:: MATERIAL ::

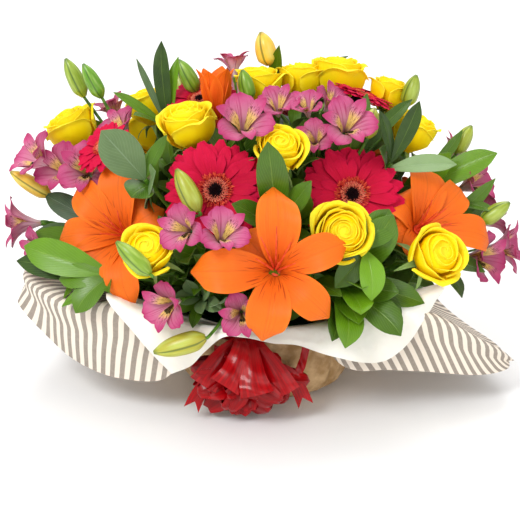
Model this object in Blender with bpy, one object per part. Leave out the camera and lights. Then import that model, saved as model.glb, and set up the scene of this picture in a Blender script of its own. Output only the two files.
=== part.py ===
"""Flower arrangement: lilies, gerberas, roses and alstroemeria in a paper-wrapped bowl of foam.

Sizes are in millimetres and become metres when a mesh is made. The origin is the middle of
the base, on the floor. The front of the arrangement faces -Y.

A place on the dome is given by turn (degrees round Z from +X), lift (degrees above level)
and reach (distance), all taken from HUB.
"""
import math
from typing import NamedTuple

import bmesh
import bpy
from mathutils import Matrix, Vector

MM = 0.001
UP = Vector((0.0, 0.0, 1.0))
HUB = Vector((0.0, 0.0, 75.0))
GAP = 0.3
SCRAP_FACES = 9

# Bowl, foam and paper cup
KRAFT_PROFILE = ((60, 0), (78, 6), (86, 18), (90, 40), (93, 70), (96, 84))
KRAFT_WALL = 1.2
KRAFT_FOLDS = 7
KRAFT_FOLD_DEPTH = 1.4
BOWL_PROFILE = ((52, 1.5), (72, 8), (80, 20), (84, 40), (86.5, 82))
BOWL_WALL = 2.0
FOAM_TOP = 86.0
FOAM_PROFILE = ((49.0, 3.8), (69.5, 10.2), (77.4, 21), (81.4, 41), (83.6, 82), (82.0, FOAM_TOP))
ROUND_SIDES = 18

# Stems stand in the foam
FOOT_SPREAD = 74.0
HOLE_DEPTH = 18.0
STEM_SIDES = 3
STEM_RADIUS = 2.4
BRANCH_RADIUS = 1.6
HOLE_SIDES = 4
HOLE_RADIUS = 3.9
LEAFY_NECK = 30.0
LEAFY_STEPS = 3

# Paper sheets
SHEET_WALL = 0.9
SHEET_COLUMNS = 28
SEAT_RADIUS = 90.0
BEND_RADIUS = 97.0
STRIPED_SEAT_Z = 84.2
WHITE_SEAT_Z = 87.0

# Ribbon
BAND_TOP = 83.0
BAND_RADIUS = 99.0
BAND_WIDTH = 7.0
RIBBON_WALL = 0.9
BOW_CENTRE = Vector((-18.0, -100.6, 43.0))


class Place(NamedTuple):
    """Where a bloom sits on the dome, and the way it faces."""

    turn: float
    lift: float
    reach: float
    face_turn: float
    face_lift: float
    spin: float = 0.0
    size: float = 1.0


class Leaf(NamedTuple):
    """One leaf: where along its stem it starts, the place of its tip, its width and its arch."""

    along: float
    turn: float
    lift: float
    reach: float
    width: float
    arch: float = 0.08
    roll: float = 0.0


class Bud(NamedTuple):
    """One bud: the place of its base, the way it points, and its size."""

    turn: float
    lift: float
    reach: float
    face_turn: float
    face_lift: float
    length: float = 42.0
    radius: float = 6.5


class SheetColumn(NamedTuple):
    """One column of a paper sheet: its ridge and its hanging edge, each turn, radius, height."""

    ridge: tuple
    edge: tuple


ROSES = {
    "rose_left_outer": Place(167, 39, 240, 172, 62, 10, 1.0),
    "rose_left_upper": Place(153, 54, 213, 140, 68, 40, 0.86),
    "rose_left_inner": Place(-151, 66, 195, -160, 78, 20, 1.0),
    "rose_left_low": Place(-130, 31, 184, -108, 45, 60, 0.9),
    "rose_crown_front": Place(-80, 68, 185, -83, 62, 15, 0.95),
    "rose_crown_back": Place(100, 80, 202, 95, 80, 50, 0.9),
    "rose_crown_middle": Place(55, 73, 205, 80, 72, 30, 0.75),
    "rose_crown_right": Place(37, 65, 213, 60, 76, 5, 0.9),
    "rose_right_upper": Place(22, 56, 228, 40, 66, 70, 0.75),
    "rose_right_outer": Place(9, 48, 211, 13, 66, 25, 0.85),
    "rose_front": Place(-56, 43, 157, -76, 30, 0, 1.0),
    "rose_right_low": Place(-34, 26, 196, -56, 32, 45, 1.0),
    "rose_back_left": Place(135, 38, 205, 135, 45, 20, 0.95),
    "rose_back_right": Place(47, 36, 205, 45, 42, 35, 0.95),
    "rose_back_low": Place(91, 24, 172, 91, 32, 50, 0.95),
}

GERBERAS = {
    "gerbera_left": Place(-120, 58, 173, -93, 28, 0, 0.98),
    "gerbera_right": Place(-32, 54, 163, -83, 31, 8, 1.0),
    "gerbera_top_left": Place(135, 64, 204, 125, 62, 0, 0.72),
    "gerbera_top_right": Place(49, 52, 228, 60, 60, 0, 0.75),
    "gerbera_far_left": Place(156, 30, 212, 150, 40, 0, 0.65),
    "gerbera_back": Place(92, 50, 196, 92, 48, 0, 0.95),
}

# Each lily lists the turn and the share of full length of its six petals
LILY_PETALS = {
    "lily_left": ((97, 0.95), (147, 0.95), (18, 0.58), (195, 0.95), (245, 0.75), (305, 0.85)),
    "lily_front": ((82, 1.05), (26, 0.66), (180, 1.1), (131, 0.7), (255, 0.9), (322, 0.9)),
    "lily_right": ((72, 0.9), (26, 0.95), (118, 0.6), (180, 0.5), (238, 0.5), (334, 1.1)),
    "lily_half_open": ((0, 0.8), (60, 0.8), (120, 0.8), (180, 0.8), (240, 0.8), (300, 0.8)),
    "lily_upper_right": ((0, 0.8), (60, 0.8), (120, 0.8), (180, 0.8), (240, 0.8), (300, 0.8)),
    "lily_back_left": ((10, 0.9), (70, 0.8), (130, 0.7), (190, 0.95), (250, 0.9), (310, 0.9)),
    "lily_back_right": ((30, 0.9), (90, 0.95), (150, 0.9), (210, 0.95), (270, 0.9), (330, 0.9)),
}
LILIES = {
    "lily_left": Place(-156, 35, 169, -112, 28),
    "lily_front": Place(-86, 34, 154, -88, 24),
    "lily_right": Place(-17, 32, 176, -56, 34),
    "lily_half_open": Place(-169, 76, 195, 100, 80),
    "lily_upper_right": Place(13, 50, 149, 8, 66, 0, 0.83),
    "lily_back_left": Place(143, 18, 177, 143, 26),
    "lily_back_right": Place(45, 16, 176, 46, 24),
}
HALF_OPEN = ("lily_half_open", "lily_upper_right")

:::

Output the complete data exactly as written.

TASK ANSWER:
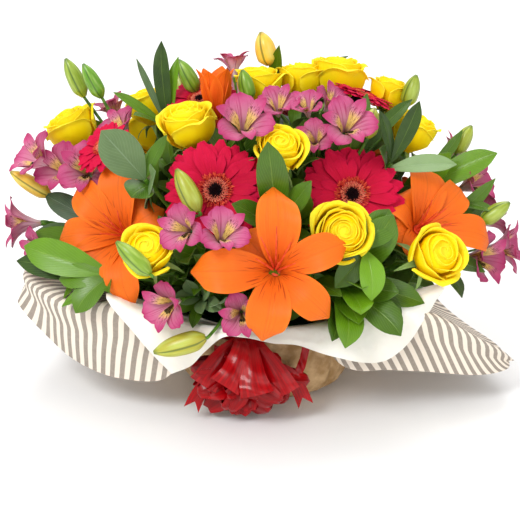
Model this object in Blender with bpy, one object per part. Leave out the camera and lights. Then import that model, saved as model.glb, and set up the scene of this picture in a Blender script of its own. Output only the two files.
=== part.py ===
"""Flower arrangement: lilies, gerberas, roses and alstroemeria in a paper-wrapped bowl of foam.

Sizes are in millimetres and become metres when a mesh is made. The origin is the middle of
the base, on the floor. The front of the arrangement faces -Y.

A place on the dome is given by turn (degrees round Z from +X), lift (degrees above level)
and reach (distance), all taken from HUB.
"""
import math
from typing import NamedTuple

import bmesh
import bpy
from mathutils import Matrix, Vector

MM = 0.001
UP = Vector((0.0, 0.0, 1.0))
HUB = Vector((0.0, 0.0, 75.0))
GAP = 0.3
SCRAP_FACES = 9

# Bowl, foam and paper cup
KRAFT_PROFILE = ((60, 0), (78, 6), (86, 18), (90, 40), (93, 70), (96, 84))
KRAFT_WALL = 1.2
KRAFT_FOLDS = 7
KRAFT_FOLD_DEPTH = 1.4
BOWL_PROFILE = ((52, 1.5), (72, 8), (80, 20), (84, 40), (86.5, 82))
BOWL_WALL = 2.0
FOAM_TOP = 86.0
FOAM_PROFILE = ((49.0, 3.8), (69.5, 10.2), (77.4, 21), (81.4, 41), (83.6, 82), (82.0, FOAM_TOP))
ROUND_SIDES = 18

# Stems stand in the foam
FOOT_SPREAD = 74.0
HOLE_DEPTH = 18.0
STEM_SIDES = 3
STEM_RADIUS = 2.4
BRANCH_RADIUS = 1.6
HOLE_SIDES = 4
HOLE_RADIUS = 3.9
LEAFY_NECK = 30.0
LEAFY_STEPS = 3

# Paper sheets
SHEET_WALL = 0.9
SHEET_COLUMNS = 28
SEAT_RADIUS = 90.0
BEND_RADIUS = 97.0
STRIPED_SEAT_Z = 84.2
WHITE_SEAT_Z = 87.0

# Ribbon
BAND_TOP = 83.0
BAND_RADIUS = 99.0
BAND_WIDTH = 7.0
RIBBON_WALL = 0.9
BOW_CENTRE = Vector((-18.0, -100.6, 43.0))


class Place(NamedTuple):
    """Where a bloom sits on the dome, and the way it faces."""

    turn: float
    lift: float
    reach: float
    face_turn: float
    face_lift: float
    spin: float = 0.0
    size: float = 1.0


class Leaf(NamedTuple):
    """One leaf: where along its stem it starts, the place of its tip, its width and its arch."""

    along: float
    turn: float
    lift: float
    reach: float
    width: float
    arch: float = 0.08
    roll: float = 0.0


class Bud(NamedTuple):
    """One bud: the place of its base, the way it points, and its size."""

    turn: float
    lift: float
    reach: float
    face_turn: float
    face_lift: float
    length: float = 42.0
    radius: float = 6.5


class SheetColumn(NamedTuple):
    """One column of a paper sheet: its ridge and its hanging edge, each turn, radius, height."""

    ridge: tuple
    edge: tuple


ROSES = {
    "rose_left_outer": Place(167, 39, 240, 172, 62, 10, 1.0),
    "rose_left_upper": Place(153, 54, 213, 140, 68, 40, 0.86),
    "rose_left_inner": Place(-151, 66, 195, -160, 78, 20, 1.0),
    "rose_left_low": Place(-130, 31, 184, -108, 45, 60, 0.9),
    "rose_crown_front": Place(-80, 68, 185, -83, 62, 15, 0.95),
    "rose_crown_back": Place(100, 80, 202, 95, 80, 50, 0.9),
    "rose_crown_middle": Place(55, 73, 205, 80, 72, 30, 0.75),
    "rose_crown_right": Place(37, 65, 213, 60, 76, 5, 0.9),
    "rose_right_upper": Place(22, 56, 228, 40, 66, 70, 0.75),
    "rose_right_outer": Place(9, 48, 211, 13, 66, 25, 0.85),
    "rose_front": Place(-56, 43, 157, -76, 30, 0, 1.0),
    "rose_right_low": Place(-34, 26, 196, -56, 32, 45, 1.0),
    "rose_back_left": Place(135, 38, 205, 135, 45, 20, 0.95),
    "rose_back_right": Place(47, 36, 205, 45, 42, 35, 0.95),
    "rose_back_low": Place(91, 24, 172, 91, 32, 50, 0.95),
}

GERBERAS = {
    "gerbera_left": Place(-120, 58, 173, -93, 28, 0, 0.98),
    "gerbera_right": Place(-32, 54, 163, -83, 31, 8, 1.0),
    "gerbera_top_left": Place(135, 64, 204, 125, 62, 0, 0.72),
    "gerbera_top_right": Place(49, 52, 228, 60, 60, 0, 0.75),
    "gerbera_far_left": Place(156, 30, 212, 150, 40, 0, 0.65),
    "gerbera_back": Place(92, 50, 196, 92, 48, 0, 0.95),
}

# Each lily lists the turn and the share of full length of its six petals
LILY_PETALS = {
    "lily_left": ((97, 0.95), (147, 0.95), (18, 0.58), (195, 0.95), (245, 0.75), (305, 0.85)),
    "lily_front": ((82, 1.05), (26, 0.66), (180, 1.1), (131, 0.7), (255, 0.9), (322, 0.9)),
    "lily_right": ((72, 0.9), (26, 0.95), (118, 0.6), (180, 0.5), (238, 0.5), (334, 1.1)),
    "lily_half_open": ((0, 0.8), (60, 0.8), (120, 0.8), (180, 0.8), (240, 0.8), (300, 0.8)),
    "lily_upper_right": ((0, 0.8), (60, 0.8), (120, 0.8), (180, 0.8), (240, 0.8), (300, 0.8)),
    "lily_back_left": ((10, 0.9), (70, 0.8), (130, 0.7), (190, 0.95), (250, 0.9), (310, 0.9)),
    "lily_back_right": ((30, 0.9), (90, 0.95), (150, 0.9), (210, 0.95), (270, 0.9), (330, 0.9)),
}
LILIES = {
    "lily_left": Place(-156, 35, 169, -112, 28),
    "lily_front": Place(-86, 34, 154, -88, 24),
    "lily_right": Place(-17, 32, 176, -56, 34),
    "lily_half_open": Place(-169, 76, 195, 100, 80),
    "lily_upper_right": Place(13, 50, 149, 8, 66, 0, 0.83),
    "lily_back_left": Place(143, 18, 177, 143, 26),
    "lily_back_right": Place(45, 16, 176, 46, 24),
}
HALF_OPEN = ("lily_half_open", "lily_upper_right")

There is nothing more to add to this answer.